I learned then what a lot of older, better writers knew already about The Village Voice: that it took its duty as cultural custodian seriously, and was uniquely committed to informing its savvy readers in New York about whatever its writers felt the city ought to know.

Now The Voice is dead, shuttered ignominiously by the billionaire who acquired it with aspirations toward rejuvenation only three years ago. Though it’s a quirk of the famed alt-weekly that its admirers have been declaring it in terminal decline for the better part of its 63-year history — like The Simpsons or Saturday Night Live, The Voice is an enduring mainstay with a nebulous Golden Age somewhere in the past, often conveniently located near the youth of the one doing the remembering.
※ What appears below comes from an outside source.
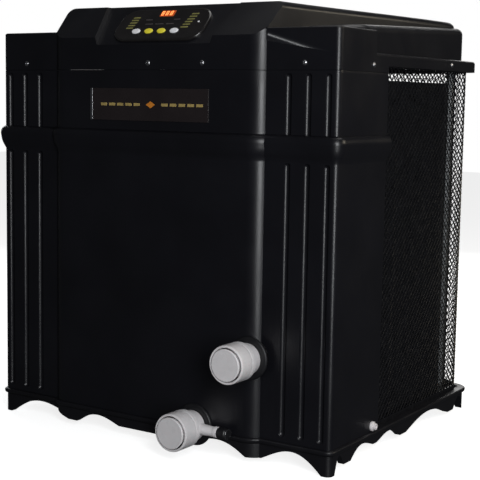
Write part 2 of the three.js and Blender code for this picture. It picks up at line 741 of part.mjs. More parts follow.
function exchangerLine() {
  const line = pipe(6, [
    [DRIER.x1 + 14 + GAP, DRIER.y, DRIER.z],
    [CANISTER.x, DRIER.y, DRIER.z],
    [CANISTER.x, CANISTER.y, DRIER.z],
  ], 26, 6);
  return cut(line, barZ(CANISTER.r + GAP, CANISTER.x, CANISTER.y, 0, 700, 20));
}

// ---------------------------------------------------------------- electrical box
const BOX = { x0: -300, x1: -20, y0: 30, y1: 150, z0: 590, z1: 870, wall: 3 };

function electricalBox() {
  const { x0, x1, y0, y1, z0, z1, wall } = BOX;
  const inside = block(x0 + wall, x1 - wall, y0 - 5, y1 - wall, z0 + wall, z1 - wall);
  return cut(block(x0, x1, y0, y1, z0, z1), inside);
}

function controlBoard() {
  const y = BOX.y1 - BOX.wall - 20;
  const board = block(-285, -130, y, y + 2.5, 660, 860);
  const chips = block(-270, -200, y - 14, y + 1, 790, 830);
  const relays = block(-260, -150, y - 22, y + 1, 690, 730);
  return join(board, chips, relays);
}

// ---------------------------------------------------------------- front details
const BADGE_PLATE = { x0: -197, x1: 178, z0: 836, z1: 918, thickness: 3 };

function badgePlate() {
  const { x0, x1, z0, z1, thickness } = BADGE_PLATE;
  return block(x0, x1, outward(thickness + GAP), outward(GAP), z0, z1);
}

function drainFitting() {
  return join(
    barX(12.5, 214, 80, HALF + GAP, HALF + 7, 20),
    barX(8.5, 214, 80, HALF + 6, HALF + 14, 16),
  );
}

function drainCap() {
  const x = DRAIN.x1 + GAP;
  return join(
    barX(DRAIN.capR, DRAIN.y, DRAIN.z, x, x + DRAIN.capLength - 6, 20),
    barX(DRAIN.capR - 3, DRAIN.y, DRAIN.z, x + DRAIN.capLength - 7, x + DRAIN.capLength, 20),
  );
}

const SCREW_Z = 982;
const SKIRT_SCREW_Z = 996;
const SCREW_R = 7;
const SCREW_HEAD = 4;
const FRONT_SCREWS = [[-442, 0], [-11, PROUD], [156, PROUD], [436, 0]];
const SIDE_SCREWS = [[170, SCREW_Z], [637, SKIRT_SCREW_Z]];

function frontScrew(x, proud) {
  return barY(SCREW_R - 1.5, x, SCREW_Z, -proud - GAP - SCREW_HEAD, -proud - GAP, 14, SCREW_R);
}

function sideScrew(side, y, z) {
  const from = HALF + GAP;
  return side > 0
    ? barX(SCREW_R, y, z, from, from + SCREW_HEAD, 14)
    : barX(SCREW_R, y, z, -from - SCREW_HEAD, -from, 14);
}

// ---------------------------------------------------------------- control console
// Drawn flat and then leaned back: X across, Y up the slope, Z out of the floor.
const BEZEL = { half: 141, y0: 6, y1: 121, r: 44, base: GAP, top: 7 };
const BUTTON = { rx: 13, ry: 8.5, x: -8, y: 38, pitch: 40, clearance: 0.5, base: 2.6, top: 9.5 };
const DISPLAY = { half: 22, y0: 92, y1: 113, top: 8.2 };

function oval(rx, ry, x, y, z0, z1) {
  const g = new THREE.CylinderGeometry(1, 1, z1 - z0, 24);
  g.rotateX(QUARTER);
  g.scale(rx, ry, 1);
  return placed(g, x, y, (z0 + z1) / 2);
}

const buttonX = (i) => BUTTON.x + (i - 1.5) * BUTTON.pitch;

function controlBezel() {
  const outline = (inset) => {
    const corner = (cx, cy, from) => arc(cx, cy, BEZEL.r - inset, from, from + QUARTER, 6);
    const x = BEZEL.half - BEZEL.r;
    return [
      ...corner(x, BEZEL.y0 + BEZEL.r, -QUARTER),
      ...corner(x, BEZEL.y1 - BEZEL.r, 0),
      ...corner(-x, BEZEL.y1 - BEZEL.r, QUARTER),
      ...corner(-x, BEZEL.y0 + BEZEL.r, 2 * QUARTER),
    ];
  };
  const body = loft([at(outline(0), BEZEL.base), at(outline(0), BEZEL.top - 3), at(outline(3), BEZEL.top)]);
  const holes = [0, 1, 2, 3].map((i) => oval(
    BUTTON.rx + BUTTON.clearance, BUTTON.ry + BUTTON.clearance, buttonX(i), BUTTON.y, -5, 20,
  ));
  const well = block(-DISPLAY.half - GAP, DISPLAY.half + GAP, DISPLAY.y0 - GAP, DISPLAY.y1 + GAP, 3, 20);
  return cut(body, ...holes, well);
}

function button(i) {
  const { rx, ry, y, base, top } = BUTTON;
  return join(
    oval(rx, ry, buttonX(i), y, base, top - 1.5),
    oval(rx - 1.5, ry - 1.5, buttonX(i), y, top - 2, top),
  );
}

function displayWindow() {
  return block(-DISPLAY.half, DISPLAY.half, DISPLAY.y0, DISPLAY.y1, 3 + GAP, DISPLAY.top);
}

// ---------------------------------------------------------------- assembly
const heater = new THREE.Group();
heater.position.set(0, Y_SHIFT, 0);

const keyPanel = new THREE.Group();
keyPanel.position.set(0, CONSOLE_FOOT.y, CONSOLE_FOOT.z);
keyPanel.rotation.x = CONSOLE_TILT;
heater.add(keyPanel);

function add(parent, name, solid, material) {
  const mesh = new THREE.Mesh(toGeometry(solid), material);
  mesh.name = name;
  parent.add(mesh);
}

add(heater, 'base_pan', basePan(), BLACK);
add(heater, 'lower_front_panel', lowerFrontPanel(), BLACK);
add(heater, 'upper_front_panel', upperFrontPanel(), BLACK);
add(heater, 'top_cover', topCover(), BLACK);
add(heater, 'rear_guard', rearGuard(), MESH);
for (const [name, side] of [['left', -1], ['right', 1]]) {
  add(heater, `${name}_guard`, sideGuard(side), MESH);
  add(heater, `${name}_front_post`, frontPost(side), GALVANISED);
  add(heater, `${name}_rear_post`, rearPost(side), GALVANISED);
}

add(heater, 'evaporator_coil', evaporatorCoil(), FIN);
add(heater, 'fan_guard', fanGuard(), DARK);
add(heater, 'motor_bracket', motorBracket(), GALVANISED);
add(heater, 'fan_motor', fanMotor(), DARK);
add(heater, 'fan_shaft', fanShaft(), STEEL);
add(heater, 'fan_blades', fanBlades(), DARK);

add(heater, 'heat_exchanger', heatExchanger(), TITANIUM_SHELL);
const branch = barX(DRAIN.r, DRAIN.y, DRAIN.z, DRAIN.x0, DRAIN.x1, 20);
for (const [name, port, arm] of [['outlet', OUTLET, null], ['inlet', INLET, branch]]) {
  add(heater, `${name}_pipe`, waterPipe(port), WHITE);
  add(heater, `${name}_escutcheon`, escutcheon(port), DARK);
  add(heater, `${name}_union_body`, unionBody(port, arm), WHITE);
  add(heater, `${name}_union_nut`, unionNut(port), WHITE);
  add(heater, `${name}_tailpiece`, tailpiece(port), WHITE);
  add(heater, `${name}_dust_plug`, dustPlug(port), WHITE);
  add(heater, `${name}_plug_bung`, plugBung(port), WHITE);
}
add(heater, 'drain_cap', drainCap(), DARK);
add(heater, 'drain_fitting', drainFitting(), WHITE);

add(heater, 'compressor', compressor(), DARK);
add(heater, 'accumulator', accumulator(), DARK);
add(heater, 'reversing_valve', reversingValve(), COPPER);
add(heater, 'discharge_line', dischargeLine(), COPPER);
add(heater, 'suction_line', suctionLine(), COPPER);
add(heater, 'filter_drier', filterDrier(), COPPER);
add(heater, 'expansion_valve', expansionValve(), COPPER);
add(heater, 'liquid_line', liquidLine(), COPPER);
add(heater, 'exchanger_line', exchangerLine(), COPPER);

add(heater, 'electrical_box', electricalBox(), GALVANISED);
add(heater, 'control_board', controlBoard(), BOARD);

add(heater, 'badge_plate', badgePlate(), BADGE);
FRONT_SCREWS.forEach(([x, proud], i) => {
  add(heater, `cover_screw_front_${i + 1}`, frontScrew(x, proud), STEEL);
});
for (const [name, side] of [['left', -1], ['right', 1]]) {
  SIDE_SCREWS.forEach(([y, z], i) => {
    add(heater, `cover_screw_${name}_${i + 1}`, sideScrew(side, y, z), STEEL);
  });
}

add(keyPanel, 'control_bezel', controlBezel(), DARK);
add(keyPanel, 'display_window', displayWindow(), LAMP);
const BUTTON_NAMES = ['mode_button', 'down_button', 'up_button', 'power_button'];
const BUTTON_COLOURS = [WHITE, AMBER, AMBER, WHITE];
BUTTON_NAMES.forEach((name, i) => add(keyPanel, name, button(i), BUTTON_COLOURS[i]));

export default heater;
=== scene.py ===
"""The looks of an electric heat-pump pool heater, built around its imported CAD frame.

Metres throughout. The front faces -Y, +Z is up and the feet stand on z = 0.
Outlines are drawn with y = 0 at the face of the front corner columns; PLANE_Y puts them
in the frame.
"""
import json
import math

import bpy
from mathutils import Matrix, Vector

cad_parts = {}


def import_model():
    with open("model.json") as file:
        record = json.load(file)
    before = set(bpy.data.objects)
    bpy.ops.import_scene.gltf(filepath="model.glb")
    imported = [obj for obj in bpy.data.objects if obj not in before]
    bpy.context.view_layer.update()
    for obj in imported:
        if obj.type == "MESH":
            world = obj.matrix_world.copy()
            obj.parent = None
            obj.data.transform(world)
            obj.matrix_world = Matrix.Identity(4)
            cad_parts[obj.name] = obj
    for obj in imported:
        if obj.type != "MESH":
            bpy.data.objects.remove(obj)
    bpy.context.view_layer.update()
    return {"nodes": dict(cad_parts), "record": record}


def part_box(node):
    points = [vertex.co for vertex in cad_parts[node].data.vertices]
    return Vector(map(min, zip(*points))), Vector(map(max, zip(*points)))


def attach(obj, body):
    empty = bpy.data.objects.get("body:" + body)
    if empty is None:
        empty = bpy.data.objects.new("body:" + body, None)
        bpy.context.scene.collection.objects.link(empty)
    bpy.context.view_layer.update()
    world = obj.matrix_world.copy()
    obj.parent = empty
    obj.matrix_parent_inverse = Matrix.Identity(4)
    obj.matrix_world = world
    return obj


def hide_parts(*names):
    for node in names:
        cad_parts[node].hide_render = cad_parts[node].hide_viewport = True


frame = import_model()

# ---- sizes
MM = 0.001
GAP = 0.3 * MM                  # clearance the CAD keeps between touching pieces
PROUD = 18 * MM                 # how far the middle of the front stands forward
EDGE_R = 50 * MM                # rounding of the raised middle's long edges
RAISED_FLAT = 292 * MM          # half width of the raised middle's flat
CORNER_R = 14 * MM
REAR_R = 42 * MM
RETURN = 250 * MM               # how far the front panels wrap along the sides
WALL = 12 * MM
BELT_PROUD = 15 * MM
RIM_PROUD = 8 * MM
COVER_WALL = 6 * MM
PAN_WALL = 16 * MM

cover_low, cover_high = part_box("top_cover")
HALF = cover_high[0]
PLANE_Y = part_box("upper_front_panel")[0][1] + PROUD
BACK = cover_high[1] - PLANE_Y
SEAM_Z = cover_low[2]
LIP_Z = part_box("base_pan")[1][2]
BELT_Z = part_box("lower_front_panel")[1][2]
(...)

Most stalwart New York cognoscenti tend to reminisce about the paper’s centrality to the cultural happenings of the city in the ’70s and ’80s. It taught people about bands and bars, about playwrights and politics. As The Times reflected when the print edition was terminated and it went online-only last year, The Voice “was where many New Yorkers learned to be New Yorkers.”
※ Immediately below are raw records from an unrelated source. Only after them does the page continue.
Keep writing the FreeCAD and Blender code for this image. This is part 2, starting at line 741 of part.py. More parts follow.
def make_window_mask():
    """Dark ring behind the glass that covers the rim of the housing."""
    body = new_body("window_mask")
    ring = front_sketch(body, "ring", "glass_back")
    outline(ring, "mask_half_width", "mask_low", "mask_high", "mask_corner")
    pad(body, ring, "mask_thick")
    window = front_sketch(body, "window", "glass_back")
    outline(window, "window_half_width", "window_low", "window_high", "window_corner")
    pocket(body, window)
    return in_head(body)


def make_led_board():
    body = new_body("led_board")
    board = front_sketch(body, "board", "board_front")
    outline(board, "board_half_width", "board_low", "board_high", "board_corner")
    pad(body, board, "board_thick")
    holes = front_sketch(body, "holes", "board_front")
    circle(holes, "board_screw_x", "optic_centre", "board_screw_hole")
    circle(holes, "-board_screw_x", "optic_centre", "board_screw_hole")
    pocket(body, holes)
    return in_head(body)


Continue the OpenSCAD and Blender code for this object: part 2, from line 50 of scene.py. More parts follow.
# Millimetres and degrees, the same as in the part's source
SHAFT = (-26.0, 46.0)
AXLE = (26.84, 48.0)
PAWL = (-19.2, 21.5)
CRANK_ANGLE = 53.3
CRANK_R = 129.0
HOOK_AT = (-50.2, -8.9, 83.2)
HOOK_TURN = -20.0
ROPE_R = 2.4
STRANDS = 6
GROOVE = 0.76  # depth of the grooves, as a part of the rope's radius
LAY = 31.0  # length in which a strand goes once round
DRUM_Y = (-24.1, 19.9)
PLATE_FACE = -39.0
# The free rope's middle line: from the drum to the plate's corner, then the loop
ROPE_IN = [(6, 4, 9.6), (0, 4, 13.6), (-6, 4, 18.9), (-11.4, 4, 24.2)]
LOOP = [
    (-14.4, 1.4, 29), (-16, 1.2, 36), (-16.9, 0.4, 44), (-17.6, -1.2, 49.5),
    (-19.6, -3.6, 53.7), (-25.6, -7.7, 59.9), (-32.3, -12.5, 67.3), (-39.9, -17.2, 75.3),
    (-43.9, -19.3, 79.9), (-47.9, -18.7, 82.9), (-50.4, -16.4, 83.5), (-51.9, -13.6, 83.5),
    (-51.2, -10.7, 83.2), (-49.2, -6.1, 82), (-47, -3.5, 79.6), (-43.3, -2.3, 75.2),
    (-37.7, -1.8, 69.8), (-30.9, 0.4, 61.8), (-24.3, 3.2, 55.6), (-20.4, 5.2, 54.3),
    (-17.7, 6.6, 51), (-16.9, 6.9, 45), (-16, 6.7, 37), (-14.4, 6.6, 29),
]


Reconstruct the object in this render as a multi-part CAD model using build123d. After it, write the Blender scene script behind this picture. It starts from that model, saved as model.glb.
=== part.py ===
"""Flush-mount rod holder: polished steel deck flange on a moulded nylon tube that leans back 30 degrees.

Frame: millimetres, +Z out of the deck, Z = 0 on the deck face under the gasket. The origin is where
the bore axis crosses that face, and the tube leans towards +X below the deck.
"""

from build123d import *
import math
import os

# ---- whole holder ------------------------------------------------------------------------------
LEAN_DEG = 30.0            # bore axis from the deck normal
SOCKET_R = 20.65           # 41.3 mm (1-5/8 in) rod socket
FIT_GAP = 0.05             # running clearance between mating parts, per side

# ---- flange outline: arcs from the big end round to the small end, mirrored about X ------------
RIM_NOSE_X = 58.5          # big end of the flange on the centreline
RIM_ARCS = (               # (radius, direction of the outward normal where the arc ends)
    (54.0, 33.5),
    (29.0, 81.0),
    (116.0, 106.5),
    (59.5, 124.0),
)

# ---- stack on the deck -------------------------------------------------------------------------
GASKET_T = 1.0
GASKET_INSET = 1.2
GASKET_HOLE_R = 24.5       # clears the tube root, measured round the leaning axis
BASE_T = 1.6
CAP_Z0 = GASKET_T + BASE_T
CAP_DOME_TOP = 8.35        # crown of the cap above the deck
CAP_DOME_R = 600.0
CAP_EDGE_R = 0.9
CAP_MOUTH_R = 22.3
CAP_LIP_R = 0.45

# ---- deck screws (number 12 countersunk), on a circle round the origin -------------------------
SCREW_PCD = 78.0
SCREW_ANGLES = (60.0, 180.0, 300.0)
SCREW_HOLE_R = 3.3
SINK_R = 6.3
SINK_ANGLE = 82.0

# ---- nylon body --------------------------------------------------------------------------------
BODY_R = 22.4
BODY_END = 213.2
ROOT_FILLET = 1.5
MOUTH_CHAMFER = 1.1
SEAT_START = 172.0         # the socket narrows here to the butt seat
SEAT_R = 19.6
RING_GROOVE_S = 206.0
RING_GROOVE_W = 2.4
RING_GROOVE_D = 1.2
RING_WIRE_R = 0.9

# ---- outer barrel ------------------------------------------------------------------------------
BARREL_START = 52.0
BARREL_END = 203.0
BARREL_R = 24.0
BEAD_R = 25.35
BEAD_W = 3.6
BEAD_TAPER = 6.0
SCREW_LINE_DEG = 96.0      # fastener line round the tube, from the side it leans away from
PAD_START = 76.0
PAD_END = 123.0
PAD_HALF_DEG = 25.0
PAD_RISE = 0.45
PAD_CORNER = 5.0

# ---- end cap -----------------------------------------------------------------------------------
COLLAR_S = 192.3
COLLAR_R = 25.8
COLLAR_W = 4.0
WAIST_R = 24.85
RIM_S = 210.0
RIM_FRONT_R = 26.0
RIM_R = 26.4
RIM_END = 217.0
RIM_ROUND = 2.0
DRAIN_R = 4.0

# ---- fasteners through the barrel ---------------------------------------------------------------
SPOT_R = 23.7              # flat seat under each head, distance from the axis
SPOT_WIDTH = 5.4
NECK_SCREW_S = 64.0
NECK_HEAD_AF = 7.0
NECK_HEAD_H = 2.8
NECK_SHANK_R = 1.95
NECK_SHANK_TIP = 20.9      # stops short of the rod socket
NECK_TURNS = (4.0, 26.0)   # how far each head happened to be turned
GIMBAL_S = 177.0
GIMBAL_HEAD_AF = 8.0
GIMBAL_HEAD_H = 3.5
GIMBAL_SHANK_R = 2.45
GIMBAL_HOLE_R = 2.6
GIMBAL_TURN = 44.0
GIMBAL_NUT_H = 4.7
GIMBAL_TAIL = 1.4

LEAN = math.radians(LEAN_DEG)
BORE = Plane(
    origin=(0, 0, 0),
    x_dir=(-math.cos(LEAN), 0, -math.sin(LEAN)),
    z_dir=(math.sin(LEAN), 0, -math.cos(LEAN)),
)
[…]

By the time I started contributing regularly to The Voice, in 2013, the paper had already passed so far out of fashion that the only times I heard it mentioned at all were when it was being viciously disparaged. The paper’s chief film critic at the time, Scott Foundas, had just quit to move to Variety, less than four months after he came aboard; his predecessor, the great J. Hoberman, had been fired by new management in early 2012, one of several high-profile exits that inspired a number of long-time Voice writers to voluntarily and noisily abandon ship.